What flows where, and what happens to it
-
What data do we send to the AI vendor? Sometimes obvious; sometimes not (the AI may receive more context than is immediately visible).
-
Where does the data physically reside? US, EU, regional. Affects regulatory exposure.
-
Is our data used to train the vendor’s models? Default for free tiers: often yes. Enterprise tiers: usually no, but verify in writing.
-
What are the data retention and deletion policies? How long does the vendor keep our data, and what happens when we churn? “Deleted within 30 days” is materially different from “retained indefinitely for service improvement.”
-
What compliance certifications does the vendor hold? SOC 2 Type II, ISO 27001, HIPAA (if relevant), GDPR-readiness. Required for regulated industries; useful evidence for others.
How it fits with existing systems
-
What’s the realistic integration effort? Plug-and-play, low-code, full engineering project. Vendors overstate ease; ask for the engineering hours of a representative recent customer integration.
-
What systems does it integrate with natively? Your CRM, helpdesk, doc store, identity provider. Lack of native integration means custom integration work.
-
What’s the API stability commitment? Will the vendor break our integration when they update? Healthy vendors version APIs and deprecate slowly.
-
What happens if we need to migrate off? Data export formats, transition support, contractual obligations. The exit path matters even if you don’t expect to use it.
What changes after the demo
-
What’s the actual pricing at our expected usage? Demo pricing often differs from real-volume pricing. Ask for a realistic-volume cost projection.
-
How are pricing increases handled? Annual increases, mid-term adjustments, surprise charges. Standard SaaS contracts handle this; AI-specific contracts sometimes have usage-based surprises.
-
What’s the indemnification posture? IP, accuracy, output liability. Major vendors offer limited indemnification on enterprise plans; consumer plans typically don’t.
-
What’s the termination flexibility? 12-month auto-renew with 60-day notice is common; mid-term termination usually costly. Negotiate based on your confidence in the vendor.
-
What’s the support and SLA commitment? Response times, availability guarantees, dedicated contacts. Production AI workloads benefit from real SLAs.
-
What’s the vendor’s financial health? Smaller AI vendors face the same uncertainty most early-stage companies do. Established vendors with revenue produce less risk than venture-funded startups burning cash.
What due diligence actually costs and saves
The checklist’s value is in preventing six-figure mistakes; the time investment is modest relative to the cost of getting procurement wrong.
Related work
For the broader risk framework, see AI risk assessment for legal and compliance teams. For why programs fail without rigorous setup, see Why most “AI strategies” fail in the first 90 days. For the privacy-specific evaluation, see AI privacy — what to watch for. For the vendor-lock-in considerations that connect to procurement, see Vendor lock-in risks with AI.
FAQ
Do we need a CTO to run this checklist?
No, that's the point. Each question is answerable in plain language. Bring in a technical reviewer for the integration questions if you have one; many SMBs don't and the checklist works without one.
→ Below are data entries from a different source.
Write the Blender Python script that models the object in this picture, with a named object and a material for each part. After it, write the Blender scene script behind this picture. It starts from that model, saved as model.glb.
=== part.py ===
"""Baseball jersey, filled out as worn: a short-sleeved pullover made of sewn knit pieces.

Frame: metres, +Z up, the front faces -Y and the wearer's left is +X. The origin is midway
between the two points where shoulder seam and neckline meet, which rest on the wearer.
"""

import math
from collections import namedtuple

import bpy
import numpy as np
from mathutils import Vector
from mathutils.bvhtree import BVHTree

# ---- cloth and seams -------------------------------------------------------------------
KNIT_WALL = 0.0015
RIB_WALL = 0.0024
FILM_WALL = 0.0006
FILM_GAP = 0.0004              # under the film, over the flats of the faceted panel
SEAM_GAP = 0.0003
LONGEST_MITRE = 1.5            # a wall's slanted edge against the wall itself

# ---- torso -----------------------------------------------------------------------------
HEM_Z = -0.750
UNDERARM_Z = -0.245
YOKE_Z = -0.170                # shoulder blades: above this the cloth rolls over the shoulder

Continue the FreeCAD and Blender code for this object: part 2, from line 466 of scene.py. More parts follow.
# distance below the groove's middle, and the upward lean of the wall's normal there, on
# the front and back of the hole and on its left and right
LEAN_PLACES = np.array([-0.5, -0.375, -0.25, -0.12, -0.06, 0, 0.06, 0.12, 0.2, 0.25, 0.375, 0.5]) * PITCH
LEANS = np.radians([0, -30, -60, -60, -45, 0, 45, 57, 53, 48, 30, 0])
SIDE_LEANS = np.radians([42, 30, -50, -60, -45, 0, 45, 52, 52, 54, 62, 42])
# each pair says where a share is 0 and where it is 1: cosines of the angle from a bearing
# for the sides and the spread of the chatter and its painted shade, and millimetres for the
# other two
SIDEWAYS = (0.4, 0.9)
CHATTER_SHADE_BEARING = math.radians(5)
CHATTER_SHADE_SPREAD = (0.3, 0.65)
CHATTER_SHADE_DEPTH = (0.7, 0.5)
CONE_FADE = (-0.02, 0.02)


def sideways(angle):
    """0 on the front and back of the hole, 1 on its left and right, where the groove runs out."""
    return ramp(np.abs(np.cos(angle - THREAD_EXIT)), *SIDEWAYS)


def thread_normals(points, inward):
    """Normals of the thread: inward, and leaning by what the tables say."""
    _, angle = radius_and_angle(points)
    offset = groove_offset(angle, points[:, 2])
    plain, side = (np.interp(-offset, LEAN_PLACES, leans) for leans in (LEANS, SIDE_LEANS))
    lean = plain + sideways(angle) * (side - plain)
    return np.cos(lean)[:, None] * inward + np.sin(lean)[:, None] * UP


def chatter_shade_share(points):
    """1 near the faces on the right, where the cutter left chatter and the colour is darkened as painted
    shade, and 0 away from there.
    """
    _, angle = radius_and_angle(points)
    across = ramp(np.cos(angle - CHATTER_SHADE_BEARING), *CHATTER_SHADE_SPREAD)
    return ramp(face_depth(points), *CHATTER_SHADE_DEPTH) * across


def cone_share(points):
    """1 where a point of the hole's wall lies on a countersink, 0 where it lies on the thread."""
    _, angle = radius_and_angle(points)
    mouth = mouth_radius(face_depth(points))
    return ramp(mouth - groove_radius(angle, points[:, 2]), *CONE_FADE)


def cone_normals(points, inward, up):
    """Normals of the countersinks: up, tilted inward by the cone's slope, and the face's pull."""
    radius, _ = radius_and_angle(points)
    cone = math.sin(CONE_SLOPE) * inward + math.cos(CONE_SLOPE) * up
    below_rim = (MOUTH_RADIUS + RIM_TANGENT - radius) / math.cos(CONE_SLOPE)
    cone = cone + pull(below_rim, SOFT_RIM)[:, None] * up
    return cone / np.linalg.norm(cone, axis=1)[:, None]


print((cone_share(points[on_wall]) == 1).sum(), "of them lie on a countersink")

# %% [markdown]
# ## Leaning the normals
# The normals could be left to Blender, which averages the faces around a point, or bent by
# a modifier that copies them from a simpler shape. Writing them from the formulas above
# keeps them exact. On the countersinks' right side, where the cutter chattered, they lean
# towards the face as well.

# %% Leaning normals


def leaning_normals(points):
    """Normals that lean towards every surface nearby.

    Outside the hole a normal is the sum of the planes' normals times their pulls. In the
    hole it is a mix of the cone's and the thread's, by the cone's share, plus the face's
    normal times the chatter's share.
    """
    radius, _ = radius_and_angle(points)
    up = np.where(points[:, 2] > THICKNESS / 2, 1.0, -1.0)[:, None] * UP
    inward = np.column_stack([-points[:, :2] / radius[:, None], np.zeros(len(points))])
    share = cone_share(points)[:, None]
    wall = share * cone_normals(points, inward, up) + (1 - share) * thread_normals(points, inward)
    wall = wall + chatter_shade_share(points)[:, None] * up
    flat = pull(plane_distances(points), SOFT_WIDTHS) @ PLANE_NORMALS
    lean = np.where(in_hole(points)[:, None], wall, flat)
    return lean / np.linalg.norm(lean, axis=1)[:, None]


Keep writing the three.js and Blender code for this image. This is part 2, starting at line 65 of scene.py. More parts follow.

A trusted external advisor (fractional CTO, peer at another company) can fill in for the technical questions when needed.
What if the vendor won't answer some questions?
That's the answer. Vendors that deflect on data handling, accuracy, or contractual terms are signalling something. Some deflection is reasonable (early-stage vendors may not have formal answers); refusal to engage is a red flag.
Should we run all 20 questions for every AI vendor?
Yes, scaled to the deployment size. For a $20/month seat subscription, you can compress the conversation; for a $50,000/year enterprise contract, run the full checklist with documentation. The framework scales; the discipline of asking the questions is what matters.
What about open-source AI tools we're considering?
Most questions still apply; the answers shift. Data-handling becomes about your own infrastructure (you're the operator); accuracy and failure modes are still relevant; integration and exit considerations change shape. The same evaluation framework, applied to a different ownership model.